__Requirement__.
Beginning at the line that contains "Recreate this object as parametric OpenSCAD" and ending at the last line of the entries, write out each line exactly; include nothing outside that span.

__Supplied material__.

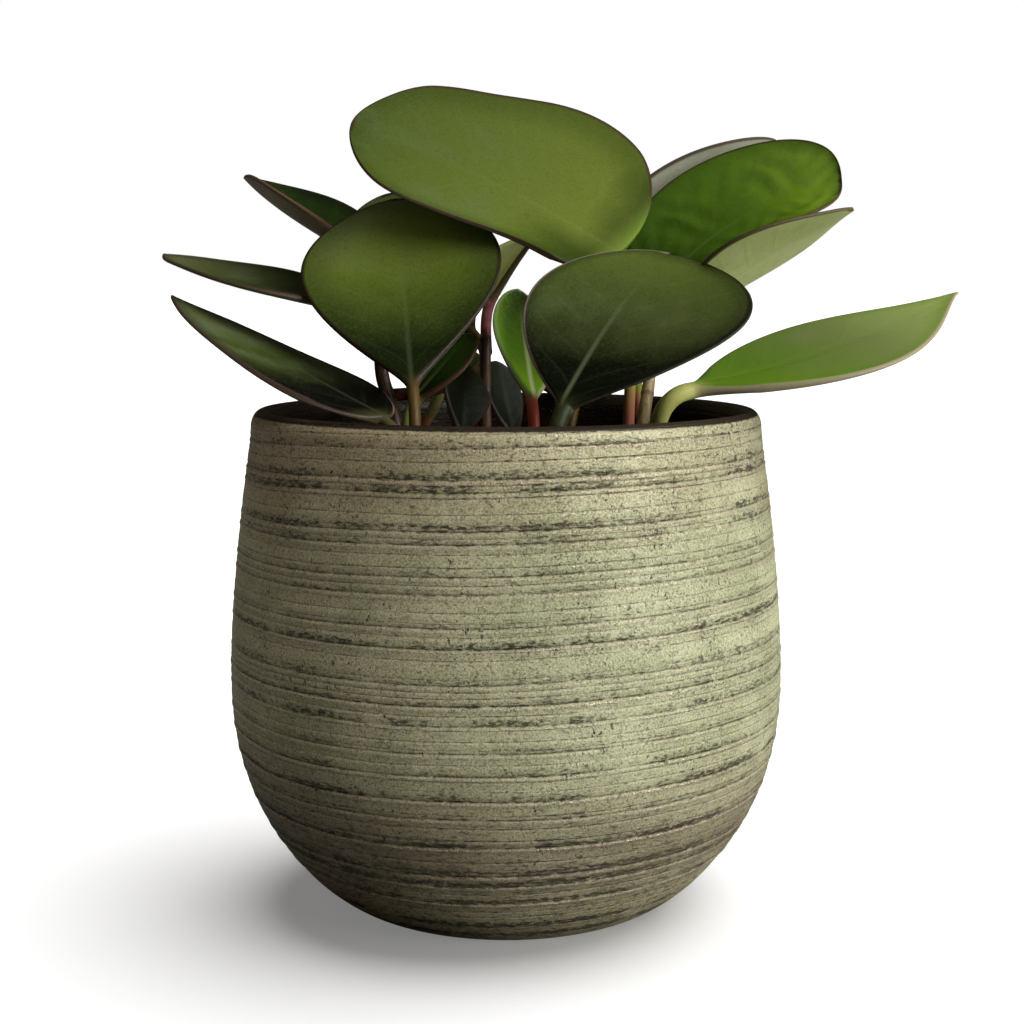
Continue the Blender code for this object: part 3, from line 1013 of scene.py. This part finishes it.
class Tone(Enum):
    """How each leaf is coloured."""

    CROWN = LeafSkin(
        "leaf_crown_olive", (40, 56, 2), (94, 108, 30), (62, 76, 24), rib_share=0.1, bloom_share=0.55,
        painted_edge_shade_reach=12.0, bloom=(84, 98, 54), margin=(52, 30, 20), stalk=(112, 142, 40),
        stalk_foot=(170, 96, 84), foot_start=-0.48, base_reach=0.0, middle_reach=0.16, painted_shade_side=0.85,
    )
    # FRONT's pale tip is partly painted light, lifting the shade that the crown leaf casts over the front leaf.
    FRONT = LeafSkin(
        "leaf_front_green", (14, 24, 1), (84, 100, 22), (122, 136, 56), rib_share=0.12, bloom_share=0.4,
        base_reach=0.2, middle_reach=0.6, bloom=(90, 102, 56), painted_edge_shade_reach=15.0, margin=(34, 22, 12),
        far_margin=(34, 22, 12), stalk=(78, 60, 26), stalk_foot=(84, 44, 30), slot="leaf_dark",
    )
    # DEEP's pale grey-pink margin is a painted highlight where the thick upper edge catches the light.
    DEEP = LeafSkin(
        "leaf_deep_green", (6, 12, 2), (60, 72, 26), (84, 102, 26), margin=(134, 114, 106), base_reach=0.22,
        bloom=(88, 98, 56), far_margin=(18, 16, 10), rib_share=0.4, bloom_share=0.3, stalk=(36, 44, 16),
        stalk_foot=(64, 56, 34), slot="leaf_dark", rough=0.46,
    )
    WRINKLED = LeafSkin(
        "leaf_wrinkled_bright", (50, 78, 2), (66, 98, 1), (104, 134, 22), bloom=(88, 116, 12), rib_share=0.2,
        bloom_share=0.25, wrinkle=1.7, rough=0.38, margin=(50, 34, 22),
    )
    PALE = LeafSkin(
        "leaf_pale_back", (60, 76, 28), (96, 112, 52), (120, 132, 70), under=(188, 198, 128),
        under_light=(206, 208, 150), margin=(172, 154, 132), far_margin=(64, 46, 32), slot="leaf_pale",
    )
    SILVER = LeafSkin(
        "leaf_silver_back", (50, 66, 26), (84, 100, 48), (104, 116, 66), under=(142, 144, 120),
        under_light=(162, 162, 142), slot="leaf_pale",
    )
    TENDER = LeafSkin(
        "leaf_tender_pale", (204, 210, 112), (184, 190, 112), (150, 160, 110), under=(200, 206, 124),
        under_light=(210, 212, 150), margin=(120, 96, 78), far_margin=(120, 96, 78), slot="leaf_pale",
        stalk=(170, 104, 104), stalk_foot=(74, 46, 36),
    )
    FRESH = LeafSkin(
        "leaf_fresh_yellow_green", (92, 130, 12), (116, 130, 72), (150, 170, 92), margin=(52, 42, 28),
        base_reach=0.24, middle_reach=0.6, bloom_share=0.3, far_margin=(150, 140, 112), bloom=(124, 132, 92),
        rib_share=0.1, under=(146, 150, 104), under_light=(156, 156, 120), stalk=(170, 172, 96),
        stalk_foot=(160, 140, 88),
    )
    GREYED = LeafSkin(
        "leaf_grey_green", (3, 4, 2), (54, 66, 20), (90, 94, 58), margin=(58, 42, 34), base_reach=0.24,
        far_margin=(150, 122, 112), rib_share=0.1, stalk=(60, 60, 34),
    )
    SHADED = LeafSkin(
        "leaf_shaded_green", (12, 24, 1), (32, 56, 2), (42, 70, 4), bloom=(46, 68, 12), under=(134, 118, 88),
        under_light=(150, 130, 104), margin=(96, 70, 54),
    )
    BRIGHT = LeafSkin(
        "leaf_young_bright_green", (124, 172, 26), (96, 140, 24), (30, 42, 16), middle_reach=0.3,
        midrib=(206, 214, 160), margin=(96, 112, 64), far_margin=(176, 186, 130), rib_share=0.9,
        bloom_share=0.2, stalk=(120, 50, 34), stalk_foot=(92, 36, 26), painted_edge_shade_reach=1.5,
    )
    NIGHT = LeafSkin(
        "leaf_young_dark_green", (10, 14, 6), (26, 32, 18), (34, 42, 24), bloom=(38, 46, 30),
        midrib=(60, 66, 48), margin=(46, 36, 30), slot="leaf_dark",
    )


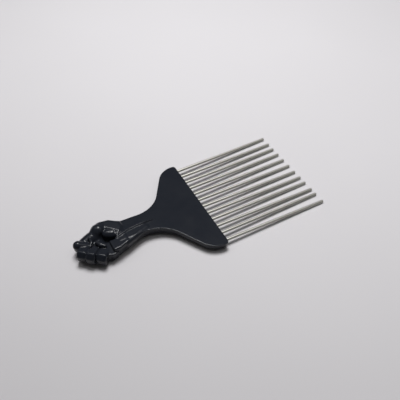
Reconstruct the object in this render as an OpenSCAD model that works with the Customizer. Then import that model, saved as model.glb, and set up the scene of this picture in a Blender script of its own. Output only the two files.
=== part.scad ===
// Afro pick: round wire teeth in a flat moulded head, with a raised fist for a grip.
// The pick is drawn flat. X runs along the teeth, from zero at the straight edge of the head,
// Y runs along that edge and Z is its thickness. It is then laid down as it rests on a table,
// on the fist and the tips of the teeth, with the origin under the middle of the whole pick.

/* [Teeth] */
// Number of wire teeth
tooth_count = 12; // [8:1:12]
// Distance between neighbouring teeth along the head
tooth_pitch = 5.6; // [5:0.1:7]
// Diameter of the wire
tooth_d = 1.9; // [1.6:0.1:2.4]
// Length of wire that stands out of the head
tooth_reach = 70.4; // [50:0.1:90]
// Length of wire held in the head
tooth_seat = 8; // [5:0.5:8]
// Length of the rounded tip
tooth_tip = 0.8; // [0.4:0.1:1]
// Chamfer on the end that sits in the head
tooth_tail_bevel = 0.25; // [0.1:0.05:0.4]
// Largest outward lean of a tooth, in degrees
tooth_lean = 2.1; // [0:0.1:2.4]
// Diametral clearance between a wire and its socket
socket_clearance = 0.02; // [0.01:0.01:0.06]

/* [Head] */
// Thickness of the flat head
head_t = 4; // [3.6:0.1:5]
// Width of plastic outside the axis of each end tooth
head_margin = 3.6; // [3.2:0.1:6]
// Radius of the small corners beside the straight edge
head_corner_r = 1.9; // [1:0.1:2.2]
// Length of the straight side between the small corner and the shoulder
head_side = 0.2; // [0:0.1:4]
// Radius of each outer shoulder
shoulder_r = 13.6; // [8:0.2:16]
// Slope of the shoulder towards the neck, in degrees
shoulder_angle = 57.5; // [50:0.5:66]
// Radius of the hollow curve from shoulder to neck
neck_fillet_r = 20; // [10:0.5:22]
// Rounding of the long edges
edge_r = 0.4; // [0.3:0.1:0.9]
// Inward lean of the side walls below the upper face, in degrees
wall_lean = 8; // [0:0.5:10]
// Bevel around the straight edge
front_bevel = 0.3; // [0.1:0.1:0.4]

/* [Neck] */
// Width of the neck
neck_w = 13.2; // [11:0.1:16]
// Thickness of the neck at its edges
neck_edge_t = 5.6; // [4.4:0.1:6.4]
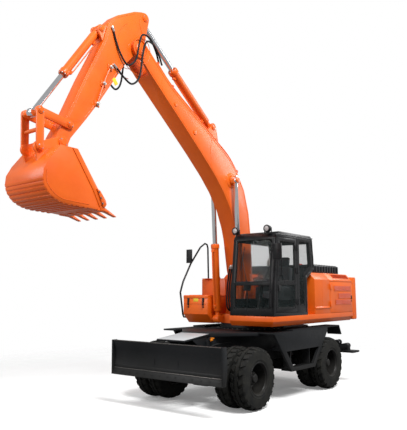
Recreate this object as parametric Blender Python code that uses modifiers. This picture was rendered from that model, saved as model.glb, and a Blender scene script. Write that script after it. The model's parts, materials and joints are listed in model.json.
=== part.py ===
"""Wheeled excavator, raised boom, in metres. +X forward (blade end), +Y to the cab side, +Z up.

The origin is on the ground under the slew axis. Each sub-part is one object in the
collection "wheeled_excavator"; solids that only cut or join others are in "cutters".
Points of side outlines are (x, z), of cross outlines (y, z) and of plan outlines (x, y).
"""
import bpy
import bmesh
from math import atan2, cos, hypot, pi, radians, sin
from mathutils import Matrix, Vector

# ---- fits -------------------------------------------------------------------------------
TOUCH = 0.0003      # gap between pieces that are bolted together
PIN_PLAY = 0.0006   # gap beside a pinned eye
ROD_GUIDE = 0.035   # rod left in its barrel at full reach
BORE_PLAY = 0.004   # gap behind a rod that is all the way in
HINGE_R = 0.012     # radius of a door hinge
PANEL_GAP = 0.006   # gap round a door, a lid or a moving piece

# ---- wheels and axles -------------------------------------------------------------------
FRONT_AXLE_X = 1.69
REAR_AXLE_X = -1.14
TYRE_R = 0.527
TYRE_W = 0.275
TWIN_GAP = 0.06
OVERALL_W = 2.50
RIM_R = 0.27
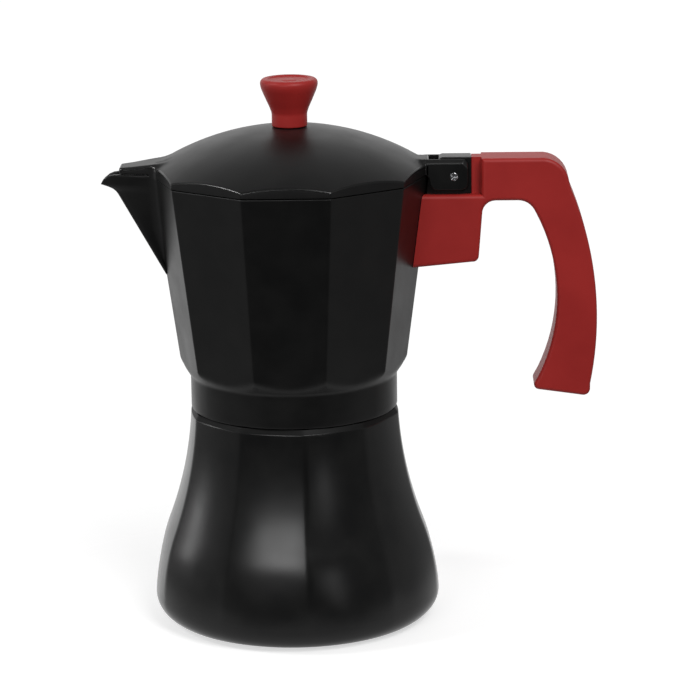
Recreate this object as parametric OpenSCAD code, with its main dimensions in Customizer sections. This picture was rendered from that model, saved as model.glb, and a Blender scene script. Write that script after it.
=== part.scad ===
// Ten-sided stovetop coffee maker: bell-shaped boiler, funnel, screw-on upper chamber and hinged lid.
// Frame: Z up, origin in the middle of the underside. Handle towards +X, spout towards -X.

/* [Boiler] */
// Height of the seam where the two halves meet
seam_z = 83.3; // [78:0.1:87]
// Widest radius of the bell, near the bottom
bell_r = 55.3; // [52:0.1:57]
// Radius where the bell runs into the seam
waist_r = 40.4; // [39:0.1:42]
// Height where the bell's hollow curve turns into its full one
bend_z = 37.3; // [35:0.1:50]
// Height of the rounded foot of the bell
foot_h = 10.6; // [9:0.1:12]
// How far the rounded foot draws in
foot_in = 12; // [10:0.5:12]
// How much flatter the ten soft panels are than a circle, as a share of the radius
panel_dip = 0.026; // [0:0.002:0.03]
// Turn of the soft panels against the upper body, in degrees
panel_turn = 97; // [90:1:126]
// Height of the sloping shoulder under the seam
shoulder_h = 2.4; // [1:0.1:4]
// How far the shoulder draws in
shoulder_in = 1.1; // [0.5:0.1:2]
// Wall of the boiler
boiler_wall = 2.8; // [2:0.1:3.5]
// Radius of the screw neck
neck_r = 35.4; // [34.5:0.1:35.5]
// Inner radius of the screw neck
neck_bore_r = 30.3; // [30.2:0.1:31]
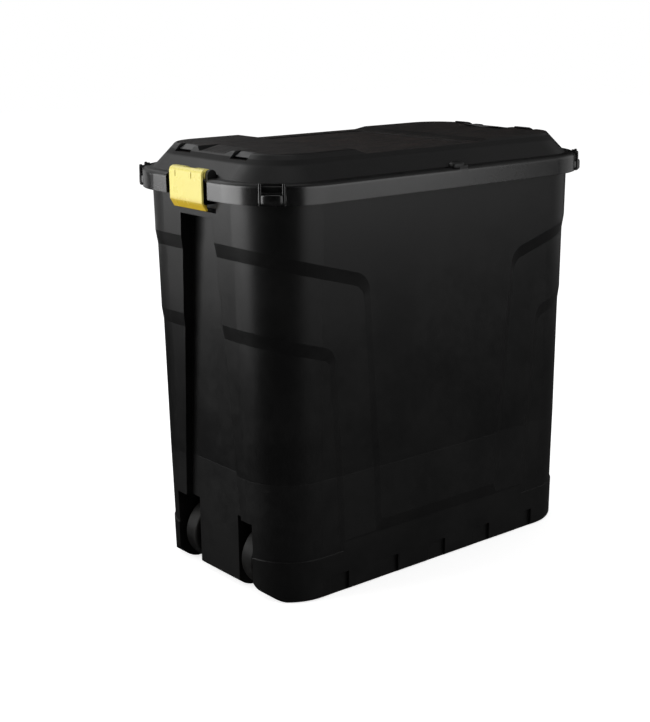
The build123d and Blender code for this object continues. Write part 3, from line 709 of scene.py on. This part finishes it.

__Correct result__.
Recreate this object as parametric OpenSCAD code, with its main dimensions in Customizer sections. This picture was rendered from that model, saved as model.glb, and a Blender scene script. Write that script after it.
=== part.scad ===
// Ten-sided stovetop coffee maker: bell-shaped boiler, funnel, screw-on upper chamber and hinged lid.
// Frame: Z up, origin in the middle of the underside. Handle towards +X, spout towards -X.

/* [Boiler] */
// Height of the seam where the two halves meet
seam_z = 83.3; // [78:0.1:87]
// Widest radius of the bell, near the bottom
bell_r = 55.3; // [52:0.1:57]
// Radius where the bell runs into the seam
waist_r = 40.4; // [39:0.1:42]
// Height where the bell's hollow curve turns into its full one
bend_z = 37.3; // [35:0.1:50]
// Height of the rounded foot of the bell
foot_h = 10.6; // [9:0.1:12]
// How far the rounded foot draws in
foot_in = 12; // [10:0.5:12]
// How much flatter the ten soft panels are than a circle, as a share of the radius
panel_dip = 0.026; // [0:0.002:0.03]
// Turn of the soft panels against the upper body, in degrees
panel_turn = 97; // [90:1:126]
// Height of the sloping shoulder under the seam
shoulder_h = 2.4; // [1:0.1:4]
// How far the shoulder draws in
shoulder_in = 1.1; // [0.5:0.1:2]
// Wall of the boiler
boiler_wall = 2.8; // [2:0.1:3.5]
// Radius of the screw neck
neck_r = 35.4; // [34.5:0.1:35.5]
// Inner radius of the screw neck
neck_bore_r = 30.3; // [30.2:0.1:31]
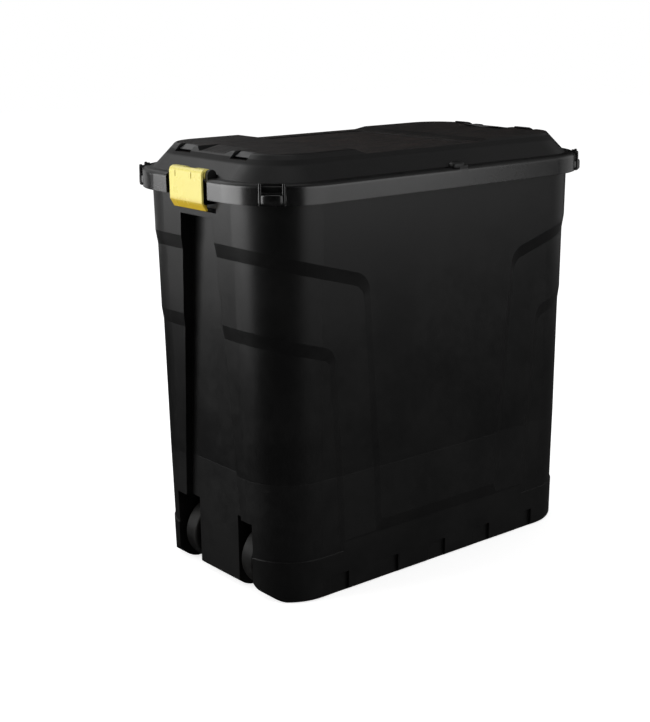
The build123d and Blender code for this object continues. Write part 3, from line 709 of scene.py on. This part finishes it.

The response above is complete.